In this case though, City did not have the ball nor did Aguero receive the ball from a teammate. Christian Eriksen passed the ball backwards toward his teammate, Ben Davies, and with the ball moving between the two Spurs players, City midfielder Bernardo Silva stuck his leg out to deflect the ball and unknowingly knocked it straight to his teammate, Aguero.
Not only did City not have possession, Silva did not pass the ball nor intend to send it forward to Aguero. There was no willful attempt to take advantage of nor attempt to play the ball to a player in an offside position so in my interpretation of the spirit of the law, it wasn’t offside.
However, it’s irrelevant according to the laws of the game so the call to disallow the goal was correct.

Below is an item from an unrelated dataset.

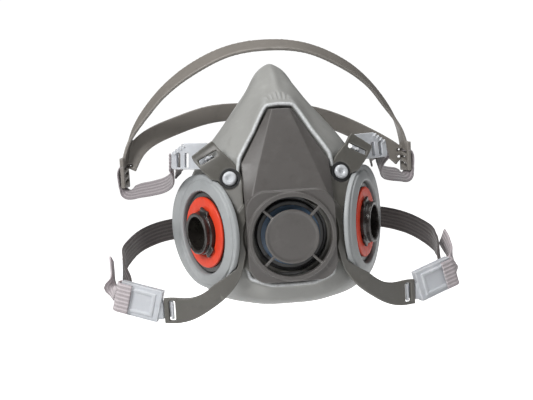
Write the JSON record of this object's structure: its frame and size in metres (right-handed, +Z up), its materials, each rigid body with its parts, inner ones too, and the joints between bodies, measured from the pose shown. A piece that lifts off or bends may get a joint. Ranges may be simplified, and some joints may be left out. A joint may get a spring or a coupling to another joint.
{
  "type": "reusable half-mask respirator",
  "caption": "Reusable half-mask respirator with twin bayonet filter ports, a front exhalation valve and an adjustable head harness.",
  "frame": {"origin": "middle of the face opening, on the mask's mid plane", "axes": "+X to the right seen from the front, +Y towards the wearer, +Z up towards the nose"},
  "size_m": [0.2097, 0.1285, 0.1635],
  "materials": {
    "facepiece_rubber": "satin moulded elastomer",
    "collar_rubber": "satin moulded elastomer",
    "yoke_plastic": "fine matte moulding",
    "cover_plastic": "fine matte moulding",
    "bayonet_plastic": "satin moulding",
    "gasket_rubber": "smooth matte",
    "seat_plastic": "smooth",
    "valve_rubber": "smooth silicone",
    "flap_rubber": "thin smooth silicone",
    "stud_plastic": "smooth",
    "clear_plastic": "clear moulding",
    "webbing": "ribbed elastic webbing",
    "cradle_plastic": "satin flexible moulding",
    "clasp_plastic": "smooth"
  },
  "bodies": {
    "facepiece": {"face_shell": "facepiece_rubber", "harness_yoke": "yoke_plastic", "exhalation_seat": "seat_plastic", "port_collar_left": "collar_rubber", "bayonet_left": "bayonet_plastic", "port_gasket_left": "gasket_rubber", "yoke_stud_left": "stud_plastic", "port_collar_right": "collar_rubber", "bayonet_right": "bayonet_plastic", "port_gasket_right": "gasket_rubber", "yoke_stud_right": "stud_plastic"},
    "front_cover": {"front_cover": "cover_plastic"},
    "exhalation_valve": {"exhalation_valve": "valve_rubber"},
    "head_harness": {"crown_cradle": "cradle_plastic", "upper_buckle_left": "clear_plastic", "upper_strap_left": "webbing", "upper_strap_tail_left": "webbing", "upper_buckle_right": "clear_plastic", "upper_strap_right": "webbing", "upper_strap_tail_right": "webbing"},
    "inhalation_valve_left": {"inhalation_valve_left": "flap_rubber"},
    "neck_strap_left": {"lower_buckle_left": "clear_plastic", "lower_strap_left": "webbing", "lower_strap_tail_left": "webbing", "neck_clasp_left": "clasp_plastic"},
    "inhalation_valve_right": {"inhalation_valve_right": "flap_rubber"},
    "neck_strap_right": {"lower_buckle_right": "clear_plastic", "lower_strap_right": "webbing", "lower_strap_tail_right": "webbing", "neck_clasp_right": "clasp_plastic"}
  },
  "joints": [
    {"name": "cover_pull", "type": "slide", "parent": "facepiece", "child": "front_cover", "axis": [0, -1, 0], "range_m": [0, 0.02]},
    {"name": "exhale", "type": "slide", "parent": "facepiece", "child": "exhalation_valve", "axis": [0, -1, 0], "range_m": [0, 0.0015], "stiffness_N_per_m": 60},
    {"name": "harness_swing", "type": "hinge", "parent": "facepiece", "child": "head_harness", "pos_m": [0, -0.0368, 0.0452], "axis": [1, 0, 0], "range_deg": [0, 30]},
    {"name": "inhale_left", "type": "slide", "parent": "facepiece", "child": "inhalation_valve_left", "axis": [0.8832, 0.4691, 0], "range_m": [0, 0.0012], "stiffness_N_per_m": 40},
    {"name": "neck_strap_swing_left", "type": "hinge", "parent": "facepiece", "child": "neck_strap_left", "pos_m": [-0.0688, -0.0402, -0.0405], "axis": [0, 0, 1], "range_deg": [0, 25]},
    {"name": "inhale_right", "type": "slide", "parent": "facepiece", "child": "inhalation_valve_right", "axis": [-0.8832, 0.4691, 0], "range_m": [0, 0.0012], "stiffness_N_per_m": 40},
    {"name": "neck_strap_swing_right", "type": "hinge", "parent": "facepiece", "child": "neck_strap_right", "pos_m": [0.0688, -0.0402, -0.0405], "axis": [0, 0, -1], "range_deg": [0, 25]}
  ]
}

Because of this, the law needs to change. Was Aguero offside according to the law? Yes. Did he gain an advantage according the spirit of the law? No.
In addition, he continued to move away from goal and back onside before receiving the ball and the defenders at the same time moved backwards between him and the goal.
There was no advantage in the spirit of the law which to me means he should be considered onside.
Moments like this should inspire changes to try and make the game better and FIFA should use this high profile ending to rewrite the offside law to more accurately reflect the intention of the offside law and what it tries to prevent.